Residents in Royalton and Bethel will vote on the budget of the White River Unified School District during its first annual meeting at 6 p.m. on Tuesday, March 6, at the Whitcomb Jr./Sr. High School Gymnasium in Bethel.
Bethel
“Next year, there will be additional savings for both communities,” including Royalton, according to Lisa Floyd, chairwoman of the new six-member White River Unified School Board and of the soon-to-be-defunct Bethel School Board.
Under the new K-12 district, which takes effect in July, middle school students will go to Bethel and high school students will go to Royalton.
The new budget represents about $500,000 more in spending than the current combined budgets of the Bethel School District ($5.3 million) and Royalton School District ($5.8 million), but a quirk in Act 46, the law that governed the school district merger, means that extra spending will not play into changes in the tax rate this year — and could help to reduce taxes in future years, according to School Board member Andrew Jones.
“We’re temporarily increasing spending this year to take advantage of an Act 46 provision,” Jones said. “As part of Act 46, a town involved in a merger can’t have its equalized tax rate increase or decrease by more than 5 percent.”

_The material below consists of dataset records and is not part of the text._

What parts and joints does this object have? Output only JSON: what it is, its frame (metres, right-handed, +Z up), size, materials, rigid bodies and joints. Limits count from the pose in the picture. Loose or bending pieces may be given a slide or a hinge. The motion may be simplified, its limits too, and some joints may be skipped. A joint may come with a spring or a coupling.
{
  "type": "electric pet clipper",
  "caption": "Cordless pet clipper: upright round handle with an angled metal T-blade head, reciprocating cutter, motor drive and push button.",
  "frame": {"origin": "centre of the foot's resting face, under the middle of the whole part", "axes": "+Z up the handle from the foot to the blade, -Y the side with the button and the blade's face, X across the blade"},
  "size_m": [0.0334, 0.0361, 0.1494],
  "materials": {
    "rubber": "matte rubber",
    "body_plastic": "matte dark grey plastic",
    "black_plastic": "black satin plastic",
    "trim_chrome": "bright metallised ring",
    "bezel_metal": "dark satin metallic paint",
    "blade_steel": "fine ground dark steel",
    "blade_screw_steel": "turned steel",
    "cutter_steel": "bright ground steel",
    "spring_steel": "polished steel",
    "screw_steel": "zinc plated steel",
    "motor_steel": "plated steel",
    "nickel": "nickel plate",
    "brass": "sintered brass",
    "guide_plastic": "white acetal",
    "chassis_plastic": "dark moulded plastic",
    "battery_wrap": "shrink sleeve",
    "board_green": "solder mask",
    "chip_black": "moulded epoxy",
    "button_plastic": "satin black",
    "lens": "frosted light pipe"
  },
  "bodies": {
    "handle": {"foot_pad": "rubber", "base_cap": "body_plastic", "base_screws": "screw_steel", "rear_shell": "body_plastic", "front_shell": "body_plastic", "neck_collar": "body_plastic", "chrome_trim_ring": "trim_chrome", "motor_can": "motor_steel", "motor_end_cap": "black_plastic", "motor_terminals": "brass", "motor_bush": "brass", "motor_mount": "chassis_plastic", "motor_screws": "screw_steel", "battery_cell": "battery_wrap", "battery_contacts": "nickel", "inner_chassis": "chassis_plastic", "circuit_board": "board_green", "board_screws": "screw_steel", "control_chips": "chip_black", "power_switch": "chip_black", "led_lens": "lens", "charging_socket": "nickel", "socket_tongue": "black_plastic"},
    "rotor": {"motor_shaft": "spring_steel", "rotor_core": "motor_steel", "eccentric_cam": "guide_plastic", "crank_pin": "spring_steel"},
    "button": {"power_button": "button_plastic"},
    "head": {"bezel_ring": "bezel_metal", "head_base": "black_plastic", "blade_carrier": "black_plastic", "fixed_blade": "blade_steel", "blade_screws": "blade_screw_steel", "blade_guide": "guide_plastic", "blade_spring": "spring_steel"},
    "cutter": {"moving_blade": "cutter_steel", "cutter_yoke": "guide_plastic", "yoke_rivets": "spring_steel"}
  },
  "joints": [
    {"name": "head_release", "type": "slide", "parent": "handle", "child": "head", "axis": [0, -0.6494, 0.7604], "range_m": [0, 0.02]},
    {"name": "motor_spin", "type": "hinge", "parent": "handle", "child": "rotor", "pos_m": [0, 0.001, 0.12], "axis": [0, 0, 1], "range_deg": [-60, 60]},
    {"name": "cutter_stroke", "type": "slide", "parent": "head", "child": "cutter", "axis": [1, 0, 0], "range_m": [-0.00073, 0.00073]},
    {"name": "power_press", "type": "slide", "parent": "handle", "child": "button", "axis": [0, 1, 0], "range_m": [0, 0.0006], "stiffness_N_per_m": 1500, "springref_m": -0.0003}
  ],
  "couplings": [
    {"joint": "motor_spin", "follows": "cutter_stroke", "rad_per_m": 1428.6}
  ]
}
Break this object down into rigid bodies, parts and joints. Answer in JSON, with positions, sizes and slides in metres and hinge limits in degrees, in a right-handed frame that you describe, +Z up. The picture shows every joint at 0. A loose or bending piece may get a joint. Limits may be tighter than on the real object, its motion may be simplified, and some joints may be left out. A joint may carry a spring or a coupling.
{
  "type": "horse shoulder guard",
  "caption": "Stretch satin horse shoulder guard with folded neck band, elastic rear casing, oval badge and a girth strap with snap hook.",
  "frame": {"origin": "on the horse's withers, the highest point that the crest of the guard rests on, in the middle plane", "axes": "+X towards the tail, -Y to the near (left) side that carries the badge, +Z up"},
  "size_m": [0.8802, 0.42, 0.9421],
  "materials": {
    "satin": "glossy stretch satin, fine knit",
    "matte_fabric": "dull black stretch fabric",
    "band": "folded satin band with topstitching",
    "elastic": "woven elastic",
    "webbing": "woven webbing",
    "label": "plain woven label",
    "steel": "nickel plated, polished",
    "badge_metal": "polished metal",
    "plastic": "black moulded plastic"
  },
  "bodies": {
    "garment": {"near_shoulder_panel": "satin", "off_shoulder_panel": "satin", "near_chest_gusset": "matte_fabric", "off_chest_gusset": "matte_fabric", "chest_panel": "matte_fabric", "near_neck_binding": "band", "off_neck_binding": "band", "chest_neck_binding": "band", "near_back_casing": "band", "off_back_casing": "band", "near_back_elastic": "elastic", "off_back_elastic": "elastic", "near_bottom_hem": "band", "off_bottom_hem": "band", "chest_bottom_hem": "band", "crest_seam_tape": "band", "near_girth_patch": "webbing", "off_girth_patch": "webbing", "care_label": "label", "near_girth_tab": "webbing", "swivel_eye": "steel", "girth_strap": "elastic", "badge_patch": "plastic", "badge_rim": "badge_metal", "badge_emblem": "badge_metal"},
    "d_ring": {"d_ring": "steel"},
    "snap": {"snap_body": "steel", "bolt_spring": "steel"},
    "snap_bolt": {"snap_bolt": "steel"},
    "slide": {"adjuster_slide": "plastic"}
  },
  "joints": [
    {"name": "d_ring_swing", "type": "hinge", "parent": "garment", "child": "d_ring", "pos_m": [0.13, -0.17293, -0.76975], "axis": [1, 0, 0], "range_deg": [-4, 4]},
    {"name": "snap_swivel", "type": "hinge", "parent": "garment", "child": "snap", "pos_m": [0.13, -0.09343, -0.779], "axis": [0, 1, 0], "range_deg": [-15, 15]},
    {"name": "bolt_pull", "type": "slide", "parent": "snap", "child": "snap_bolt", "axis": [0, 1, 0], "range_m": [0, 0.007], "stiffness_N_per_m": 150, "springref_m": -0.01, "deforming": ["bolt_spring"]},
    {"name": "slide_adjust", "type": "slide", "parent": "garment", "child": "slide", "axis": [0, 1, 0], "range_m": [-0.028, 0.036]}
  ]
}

And because Royalton is at that 5 percent cap, it allowed the district to spend about $600,000 on one-time expenses without triggering additional tax increases. Under the proposed budget, board members would spend about $200,000 on a new boiler at the Bethel school, $150,000 on a suite of smaller facility upgrades, $50,000 on staff development and roll about $160,000 into the following year’s budget.
Floyd said that, in order to equalize the education opportunities across the district, the budget funds the introduction of world language classes at the elementary level in Royalton, and programs like an outdoor learning experience, health education and technology learning across the district’s upper grade levels.
“We’ve actually added positions, to make sure it really meets the needs of our kids,” Floyd said.
The tax rate change in both towns also was impacted by changes in the Common Level of Appraisal, a component of the state education funding formula that seeks to equalize property assessments.
In all, the education property tax rate in Royalton is projected to increase from $1.40 per $100 of assessed property value to $1.50, an increase of 7.2 percent, or $254 on a home valued at $250,000.
In Bethel, the education property tax rate under the proposed budget would decrease from $1.59 to $1.51, or 5.2 percent, which equates to a $205 decrease in the tax bill of a $250,000 home. Had the cap not been in play, Bethel’s rate would have declined by about 18 percent, according to Floyd.
Elsewhere within the White River Valley Supervisory Union, three other newly merged two-town districts — Rochester and Stockbridge, Hancock and Granville, and Chelsea and Tunbridge — have not yet formulated their budgets, and are not expected to do so in time for the traditional Town Meeting days in those communities, according to Superintendent Bruce Labs.
Because the board has not yet been seated for the newly formed First Branch Unified School District, which will serve Chelsea and Tunbridge, that entity is not expected to present its budget for at least a few months, Labs said.
For the other two districts, Labs said he thought the new budgets likely would be ready to present to voters in late March or April.
Floyd said the White River Unified School Board is trying to make sure that voters in Royalton know that the first meeting is taking place on March 6 in Bethel. It will alternate locations between the two towns on subsequent years.